You can then begin to correlate events from multiple data streams and data repositories and over time, you can see patterns emerge that describe events you care about. You can add contextual data from various sources to ensure proper interpretation of events and then you apply real-time business logic and rules or machine learning to trigger an action. Action could mean invoking an app or starting a process, storing data in a persistent ledger or streaming data to a dashboard.

Get contextual offers to customers

For instance, if you are a retailer, with event streaming architecture, you could detect where a customer is near a retail outlet, understand that customer’s previous engagements like web page views history, abandoned shopping carts, or social media activity. Armed with that information, you are able to make a contextual offer to entice the customer to come into the store and make a purchase at the exact time they are near the retail outlet.   

Event processing lets you predict and act while the value of your data is still high. It allows you to turn your data into action—and empower business users to define the rules that take the action that gives you a competitive advantage.

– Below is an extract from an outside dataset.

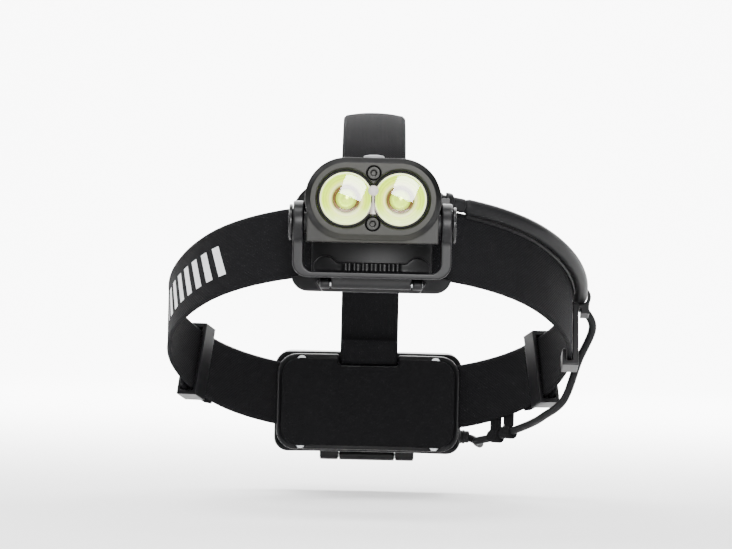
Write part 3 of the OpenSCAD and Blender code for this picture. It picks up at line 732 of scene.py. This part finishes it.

Identify next best actions

And, with machine learning as an option you can not only identify the next best action but continually learn and improve business rules. The key to successful event stream processing is processing events in real time to identify the next best action. Learning and improving in a continuous loop.

Automate business processes

Event stream processing can make sense of vast amounts of data arriving at great velocity into your business to help filter out what’s important so you can automate processes. In fact, in a recent HBR survey, building more intelligence and automation into business processes was cited by 80% of respondents as very important to the success of their enterprise. 

As you can see in the diagram below, the example we used is with data streaming into a bank to show how event stream processing can help automate processes. It works like this: 

  1. Data streams in at high velocity and high volume (millions of events)
  2. Data goes through event stream processing (ESP)
  3. AI/ML are used to decipher patterns, trends, and anomalies
  4. From there, depending on what the event is, the system can be set up to automatically run certain actions

For instance, if it’s a small fraudulent event, you might just invoke a BPM process to alert the user. If it’s a larger one, you might set up the system to send a text automatically to the user. If it’s a really large event, you might invoke the CRM to put a freeze on the account. 

Event stream processing allows users to automate actions based on events happening within the organization. This could be used to improve operations, advise on how best to engage with customers at any given moment or even to take steps to mitigate potential risk. Basically, event stream processing coupled with AI/ML, is a way to parse through all of your data fast enough to detect patterns and automate actions. 

Apache Kafka for streaming data

Currently, Apache Kafka is the most popular tool for streaming data. We can use that streaming data to turn that data into action. That’s why we designed TIBCO event processing to work with Apache Kafka in a simple to use, point and click deployment.

TIBCO event streaming architecture enables responsiveness to match the velocity of your business. And it’s a smart and aware solution that learns and adjusts to circumstances. TIBCO provides the complete end-to-end solution. From commercial support for Apache Kafka, to open source tools like Project Flogo that provide integration flows, stream processing and a business rules engine to embed machine learning models to quickly turn streaming data into action.